Unfortunately for the Argentines, the doubles put the U.S. up 2-1 (On day 1, McEnroe had manhandled Vilas in straights while Clerc posted an unexpected and brilliant straight-sets win over Tanner). On the final day, Clerc put up a great fight against McEnroe, who was perhaps the best player ever on indoor carpet, but the American clinched the tie when he won the fourth rubber, 6-3 in the fifth.

2006 This one was surprisingly competitive, given that the Russian squad featured Nikolay Davydenko and Marat Safin, both at or close to the peak of their powers. Once again, though, the Argentines were visitors and playing on an indoor carpet in Moscow's Olympic Stadium. Nalbandian, however, has always been a fine player on fast indoor surfaces, and he proved it with a straights-sets win over Safin on Day One, and a fine four-set win over Davydenko on the final day of the tie.
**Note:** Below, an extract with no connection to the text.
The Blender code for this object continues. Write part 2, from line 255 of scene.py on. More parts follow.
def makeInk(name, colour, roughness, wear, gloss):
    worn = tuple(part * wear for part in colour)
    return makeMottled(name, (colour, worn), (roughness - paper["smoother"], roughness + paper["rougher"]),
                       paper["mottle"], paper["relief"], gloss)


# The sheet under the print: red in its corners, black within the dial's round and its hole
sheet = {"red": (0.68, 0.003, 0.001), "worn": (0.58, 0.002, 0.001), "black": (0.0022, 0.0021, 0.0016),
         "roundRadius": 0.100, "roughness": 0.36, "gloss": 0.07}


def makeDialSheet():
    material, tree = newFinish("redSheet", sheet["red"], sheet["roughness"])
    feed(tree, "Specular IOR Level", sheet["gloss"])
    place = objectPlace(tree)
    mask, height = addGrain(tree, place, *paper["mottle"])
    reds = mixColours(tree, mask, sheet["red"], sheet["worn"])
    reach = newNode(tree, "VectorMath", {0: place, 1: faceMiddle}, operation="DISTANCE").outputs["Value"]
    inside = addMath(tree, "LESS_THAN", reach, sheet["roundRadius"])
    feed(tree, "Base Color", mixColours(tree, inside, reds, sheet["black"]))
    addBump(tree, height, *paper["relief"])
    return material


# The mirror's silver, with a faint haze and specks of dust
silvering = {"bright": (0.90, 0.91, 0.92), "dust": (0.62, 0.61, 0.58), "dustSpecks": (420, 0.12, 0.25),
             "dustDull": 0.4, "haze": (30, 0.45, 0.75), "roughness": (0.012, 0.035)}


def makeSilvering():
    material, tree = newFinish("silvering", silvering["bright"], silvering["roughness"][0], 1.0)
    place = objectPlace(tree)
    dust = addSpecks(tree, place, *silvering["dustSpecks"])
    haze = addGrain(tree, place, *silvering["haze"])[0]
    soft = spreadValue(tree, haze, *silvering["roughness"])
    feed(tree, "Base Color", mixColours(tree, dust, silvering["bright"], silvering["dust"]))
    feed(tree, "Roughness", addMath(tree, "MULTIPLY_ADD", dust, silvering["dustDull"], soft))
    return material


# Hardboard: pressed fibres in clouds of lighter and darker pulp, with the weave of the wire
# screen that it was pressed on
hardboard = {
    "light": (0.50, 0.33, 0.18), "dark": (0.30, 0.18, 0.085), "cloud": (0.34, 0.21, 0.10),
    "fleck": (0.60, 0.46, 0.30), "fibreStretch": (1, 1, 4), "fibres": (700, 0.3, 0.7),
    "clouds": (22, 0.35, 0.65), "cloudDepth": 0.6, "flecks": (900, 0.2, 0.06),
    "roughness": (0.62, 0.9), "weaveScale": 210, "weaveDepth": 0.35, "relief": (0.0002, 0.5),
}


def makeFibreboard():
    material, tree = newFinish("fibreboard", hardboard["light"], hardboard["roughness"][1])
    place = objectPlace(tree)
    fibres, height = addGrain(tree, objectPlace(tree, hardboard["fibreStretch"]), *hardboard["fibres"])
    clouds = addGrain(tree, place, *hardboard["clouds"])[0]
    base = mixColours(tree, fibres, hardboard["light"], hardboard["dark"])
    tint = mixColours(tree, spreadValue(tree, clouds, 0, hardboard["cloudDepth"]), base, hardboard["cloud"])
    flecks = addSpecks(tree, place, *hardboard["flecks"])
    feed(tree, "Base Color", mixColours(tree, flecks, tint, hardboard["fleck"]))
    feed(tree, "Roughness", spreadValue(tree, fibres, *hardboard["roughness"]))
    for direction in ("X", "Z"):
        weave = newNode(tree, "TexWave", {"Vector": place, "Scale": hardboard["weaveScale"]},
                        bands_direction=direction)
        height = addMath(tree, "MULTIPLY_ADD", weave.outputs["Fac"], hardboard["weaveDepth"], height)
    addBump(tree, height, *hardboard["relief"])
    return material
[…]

However, nobody has played out the damnation-salvation narrative better than Safin, who made a career out of it. And neither Juan Ignacio Chela nor Jose Acasuso could stay with Safin on one of his good days. Argentina captain Alberto Mancini hoped that substituting Acasuso for day 1 loser Chela would either inspire Acasuso or unnerve Safin, but this time the former no. 1 and multiple Grand Slam singles champ came through in the fifth, decisive rubber, winning in four sets.

The 2006 final remains the one in which the Argentines came the closest to winning, and you can bet that current Argentina captain Tito Vazquez is looking for Juan Monaco to accomplish what Acacuso could not, if it comes to a decisive fifth-rubber next Sunday.